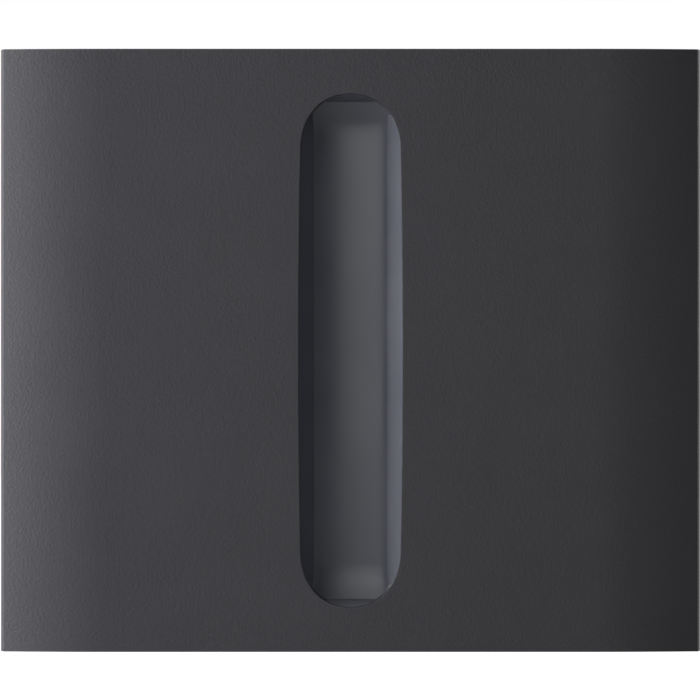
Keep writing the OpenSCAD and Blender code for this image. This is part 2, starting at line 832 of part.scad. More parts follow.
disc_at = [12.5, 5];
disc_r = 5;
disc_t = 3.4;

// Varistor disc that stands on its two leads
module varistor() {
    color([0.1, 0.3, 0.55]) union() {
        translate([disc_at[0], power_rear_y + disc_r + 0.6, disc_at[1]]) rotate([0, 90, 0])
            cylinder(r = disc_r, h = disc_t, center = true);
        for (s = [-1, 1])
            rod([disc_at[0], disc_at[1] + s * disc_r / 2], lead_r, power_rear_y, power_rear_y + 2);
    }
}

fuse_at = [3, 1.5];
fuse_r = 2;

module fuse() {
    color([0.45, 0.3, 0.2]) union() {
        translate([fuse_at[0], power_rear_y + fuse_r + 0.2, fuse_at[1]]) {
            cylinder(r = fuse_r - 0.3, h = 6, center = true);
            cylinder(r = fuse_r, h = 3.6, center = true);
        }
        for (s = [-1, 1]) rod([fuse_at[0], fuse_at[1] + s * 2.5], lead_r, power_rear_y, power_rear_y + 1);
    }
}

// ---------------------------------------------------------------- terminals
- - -
- [Problem description] Copy out the whole listing, exactly as written.

- [The answer]
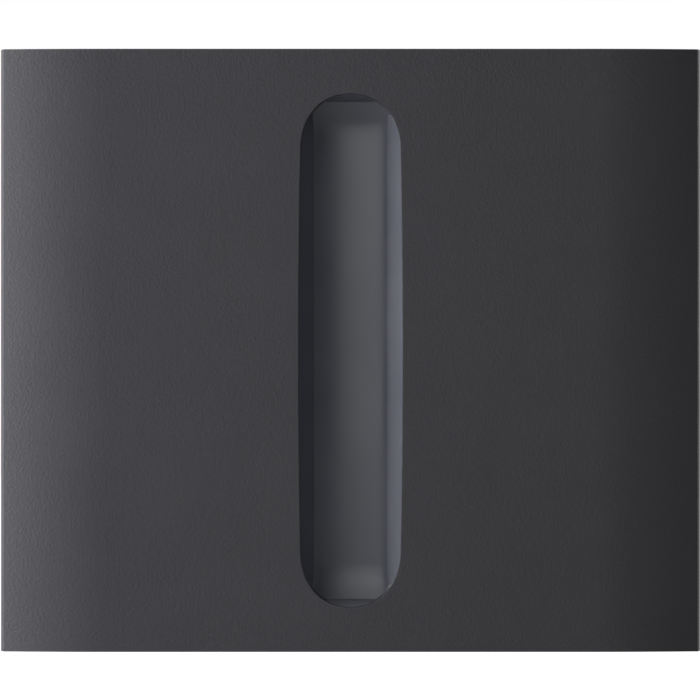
Keep writing the OpenSCAD and Blender code for this image. This is part 2, starting at line 832 of part.scad. More parts follow.
disc_at = [12.5, 5];
disc_r = 5;
disc_t = 3.4;

// Varistor disc that stands on its two leads
module varistor() {
    color([0.1, 0.3, 0.55]) union() {
        translate([disc_at[0], power_rear_y + disc_r + 0.6, disc_at[1]]) rotate([0, 90, 0])
            cylinder(r = disc_r, h = disc_t, center = true);
        for (s = [-1, 1])
            rod([disc_at[0], disc_at[1] + s * disc_r / 2], lead_r, power_rear_y, power_rear_y + 2);
    }
}

fuse_at = [3, 1.5];
fuse_r = 2;

module fuse() {
    color([0.45, 0.3, 0.2]) union() {
        translate([fuse_at[0], power_rear_y + fuse_r + 0.2, fuse_at[1]]) {
            cylinder(r = fuse_r - 0.3, h = 6, center = true);
            cylinder(r = fuse_r, h = 3.6, center = true);
        }
        for (s = [-1, 1]) rod([fuse_at[0], fuse_at[1] + s * 2.5], lead_r, power_rear_y, power_rear_y + 1);
    }
}

// ---------------------------------------------------------------- terminals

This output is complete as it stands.